• WHAT YOU HAVE TO DO
Give again the entries below exactly, beginning at the first line and ending at the line with "from FreeCAD import Rotation, Vector".

-------- DATA SECTION --------

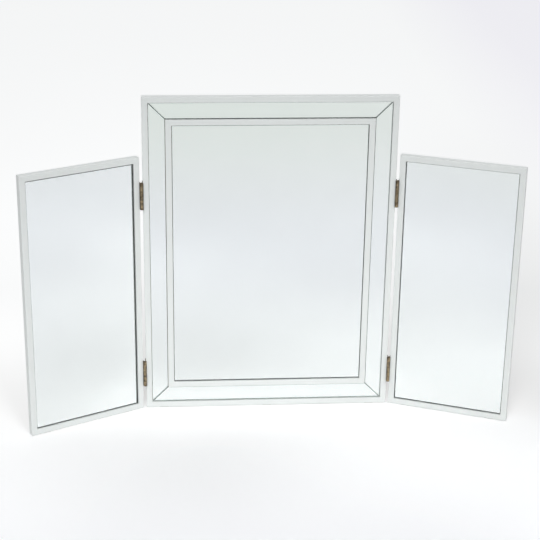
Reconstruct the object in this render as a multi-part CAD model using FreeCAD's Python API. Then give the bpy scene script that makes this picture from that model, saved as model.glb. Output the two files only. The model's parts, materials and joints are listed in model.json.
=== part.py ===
import FreeCAD
import Part

import math
import os

from FreeCAD import Rotation, Vector

# Trifold vanity mirror, in millimetres.
#
# A tall centre panel stands between two lower wings of half its width.  Every
# panel is a painted frame of four mitred rails around a backboard that carries
# the glass.  The centre panel has a border of four mitred mirror strips, then a
# narrow painted bead, then the main mirror.  Each wing holds one plain mirror.
# Two butt hinges a side, with their knuckles in front of the panels, let the
# wings swing from flat to closed over the centre mirror.
#
# Row frame: +Z up, +X to the right of someone facing the mirrors, which look
# towards -Y.  The origin is under the middle of the centre panel, on the
# surface that the felt pads stand on, at half the depth of the frame.
#
# Panel frame, in which every panel is built: X across from the panel's middle,
# Y backwards from the front face of the frame, Z up from its bottom edge.

# ---------------------------------------------------------------- panel sizes
CENTRE_WIDTH = 452.0
CENTRE_HEIGHT = 600.0
WING_HEIGHT = 492.0
CLOSING_CLEARANCE = 1.0        # each closed wing stops this far short of the middle
WING_WIDTH = CENTRE_WIDTH / 2 - CLOSING_CLEARANCE
LEFT_WING_ANGLE = 27.1         # degrees forward of flat, as the mirror stands
RIGHT_WING_ANGLE = 22.3

# ---------------------------------------------------------------- frame rails
FRAME_DEPTH = 13.0
RAIL_WIDTH = 11.0
REBATE_WIDTH = 4.0             # how far the backboard laps behind the rail
OUTER_EASE = 1.2               # rounding of the long outer edges
INNER_EASE = 0.6               # rounding of the sight edge

# ---------------------------------------------------------------- glass
GLASS_RECESS = 2.0             # front of the frame to the front of the glass
GLASS_THICKNESS = 3.0
GLASS_CLEARANCE = 0.5          # between a pane and whatever stands beside it
GLASS_ARRIS = 0.4              # ground chamfer around the front of each pane
BORDER_WIDTH = 30.0            # pocket of the mirror strips, rail to bead
MITRE_CLEARANCE = 0.35         # from a strip's mitred end to the mitre line

# ---------------------------------------------------------------- inner bead
BEAD_WIDTH = 11.0
BEAD_EASE = 1.0

# ---------------------------------------------------------------- foam tape
TAPE_THICKNESS = 0.8
TAPE_WIDTH = 12.0
TAPE_END_MARGIN = 25.0         # from the end of a run of tape to the pane's edge
CENTRE_TAPE_RUNS = 4
WING_TAPE_RUNS = 2

# ---------------------------------------------------------------- backboard
BOARD_THICKNESS = 4.0
BOARD_CLEARANCE = 0.4          # between the board's edge and the rebate wall

# Depths behind the frame's front face, from the sizes above.
GLASS_BACK = GLASS_RECESS + GLASS_THICKNESS
BOARD_FRONT = GLASS_BACK + TAPE_THICKNESS
BOARD_BACK = BOARD_FRONT + BOARD_THICKNESS

# ---------------------------------------------------------------- steel tabs
TAB_THICKNESS = 0.5
TAB_WIDTH = 9.0
TAB_BITE = 4.0                 # how far a tab is pressed into the rail
TAB_REACH = 6.0                # how far it stands out over the board
TAB_END_MARGIN = 60.0          # from a rail's end to its first tab
CENTRE_TABS_ACROSS = 3
CENTRE_TABS_UP = 4
WING_TABS_ACROSS = 2
WING_TABS_UP = 3

# ---------------------------------------------------------------- corner wedges
WEDGE_LEG = 4.2
WEDGE_THICKNESS = 0.6
WEDGE_HEIGHT = 7.0
WEDGE_INSET = 1.6              # from the frame's outer sides to the wedge's corner

# ---------------------------------------------------------------- butt hinges
HINGE_HEIGHT = 50.0
HINGE_INSET = 72.0             # wing's top or bottom edge to the hinge's middle
KNUCKLE_COUNT = 5
KNUCKLE_RADIUS = 3.2
KNUCKLE_CLEARANCE = 0.2        # between neighbouring knuckles, along the pin
BARREL_CLEARANCE = 0.3         # between the barrel and the frames' front faces
LEAF_THICKNESS = 1.25
LEAF_REACH = 10.5              # the leaf's width over the edge of the frame
LEAF_GAP = 1.0                 # between the two leaves when the wing lies flat
LEAF_CORNER = 0.8
PIN_RADIUS = 1.5
PIN_RUNNING_CLEARANCE = 0.05   # radial, in the moving leaf's knuckles
PIN_HEAD_RADIUS = 2.2
PIN_HEAD_HEIGHT = 0.9

PANEL_GAP = 2 * LEAF_THICKNESS + LEAF_GAP
AXIS_OFFSET = KNUCKLE_RADIUS + BARREL_CLEARANCE

# ---------------------------------------------------------------- hinge screws
HINGE_SCREWS_PER_LEAF = 3
HINGE_SCREW_LENGTH = 6.8
HINGE_SCREW_RADIUS = 1.2
HINGE_SCREW_HEAD_RADIUS = 2.3
HINGE_SCREW_END_MARGIN = 7.0   # leaf's end to its first screw
HINGE_SCREW_STAGGER = 1.2      # the middle screw sits back, the outer ones forward

# ---------------------------------------------------------------- bead screws
BEAD_SCREW_LENGTH = 8.2
BEAD_SCREW_RADIUS = 1.4
BEAD_SCREW_HEAD_RADIUS = 2.8
BEAD_SCREW_END_MARGIN = 45.0   # bead's corner to its first screw
BEAD_SCREWS_ACROSS = 3
BEAD_SCREWS_UP = 4

SCREW_TIP_LENGTH = 1.2
RECESS_DEPTH_SHARE = 0.75      # of the countersunk head's height
RECESS_SPAN_SHARE = 0.5        # of the head's diameter
RECESS_WIDTH_SHARE = 0.16

# ---------------------------------------------------------------- felt pads
PAD_THICKNESS = 1.0
PAD_LENGTH = 22.0
PAD_WIDTH = 9.0
PAD_END_MARGIN = 32.0          # panel's side to the middle of its first pad

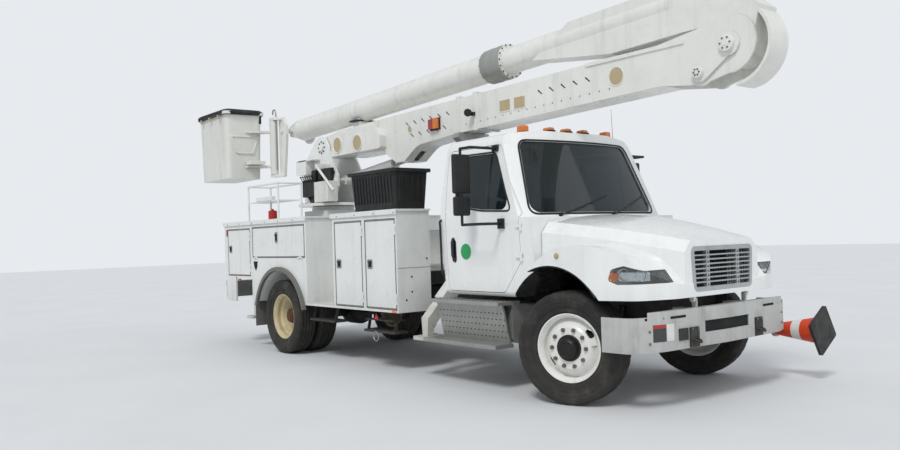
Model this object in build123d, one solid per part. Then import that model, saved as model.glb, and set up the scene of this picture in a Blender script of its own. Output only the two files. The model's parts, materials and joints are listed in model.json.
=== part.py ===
from build123d import *
import math
import os

# Bucket truck with an articulating aerial boom folded over its cab.
# Millimetres. X runs forward, Y to the left, Z up from the ground. While the pieces are made, x is
# counted from the front axle and y from the middle of the frame. The finished pieces are moved by
# ORIGIN_SHIFT, so that the origin lies on the ground under the middle of the truck's whole length
# and width, with the boom, the mirrors and the road cone.
ORIGIN_SHIFT = (3359, -88)

# Running clearances
GAP = 6            # round a door or lid
FIT = 0.4          # between a pin and its bore
TOUCH = 0.3        # between a piece and the seat it rests on

# Wheels and axles
WHEELBASE = 5250
REAR_X = -WHEELBASE      # the rear axle; the body's rear half is placed from it
TYRE_R = 510
TYRE_W = 280
RIM_R = 290        # bead seat
RIM_FLANGE_R = 310
RIM_W = 210
FRONT_TRACK_Y = 1030
DUAL_Y = (740, 1070)
STUD_CIRCLE_R = 167
STUD_COUNT = 10
KINGPIN_Y = 850
KINGPIN_R = 24
SPINDLE_R = 40
HUB_BORE = 30      # half the depth of the rear hubs' bores
STEER_AT_REST = 17
STEER_ARM = 190
BEAM_H = 100

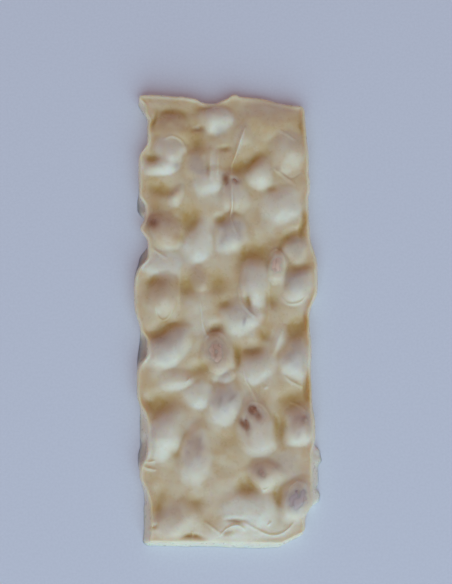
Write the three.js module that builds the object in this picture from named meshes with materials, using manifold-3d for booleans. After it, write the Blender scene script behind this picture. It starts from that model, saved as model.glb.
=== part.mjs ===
// A hand-poured bar of white chocolate with whole nuts set in it. The chocolate lies over most of the
// nuts as a thin skin, and leaves seven of them partly bare. Each bare nut is a solid of its own in a
// pocket of the chocolate. Millimetres and degrees: X across the bar, Y along it, Z up from the flat base.
import * as THREE from "three";
import { mergeVertices } from "three/addons/utils/BufferGeometryUtils.js";
import Module from "manifold-3d";

// ---- Driving dimensions ----
const HALF_WIDTH = 37.2; // from the middle line to the upper edge of a long side
const HALF_LENGTH = 96; // from the middle to the upper edge of the near and far ends
const SLAB_HEIGHT = 8.6; // chocolate between the nuts
const EDGE_HEIGHT = 8.2; // top beside the edge, before it rounds down into the wall
const EDGE_BLEND = 4.5; // width of the band where the top comes down to the edge
const LIP_HEIGHT = 0.7; // low raised lip that runs just inside the edge
const LIP_INSET = 0.9;
const LIP_WIDTH = 1;
const SHOULDER = 1.3; // how far inside the rim the top starts to round down into the wall
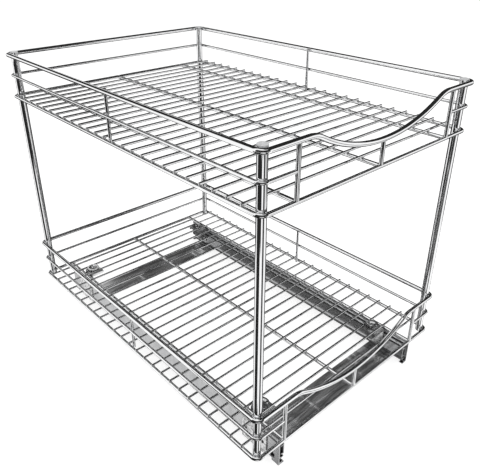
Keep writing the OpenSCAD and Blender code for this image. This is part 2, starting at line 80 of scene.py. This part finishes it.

--------

• IN RESPONSE
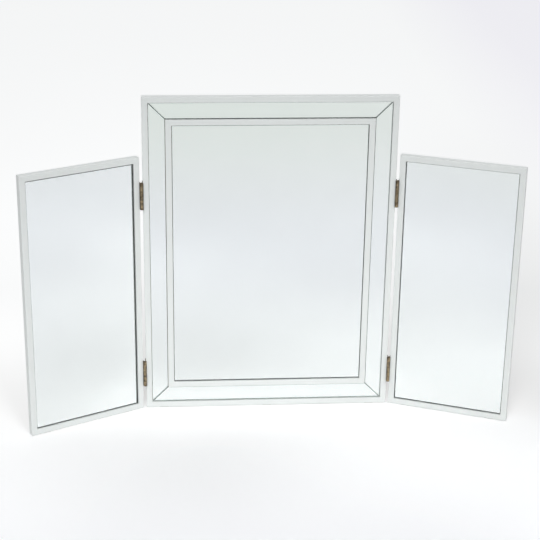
Reconstruct the object in this render as a multi-part CAD model using FreeCAD's Python API. Then give the bpy scene script that makes this picture from that model, saved as model.glb. Output the two files only. The model's parts, materials and joints are listed in model.json.
=== part.py ===
import FreeCAD
import Part

import math
import os

from FreeCAD import Rotation, Vector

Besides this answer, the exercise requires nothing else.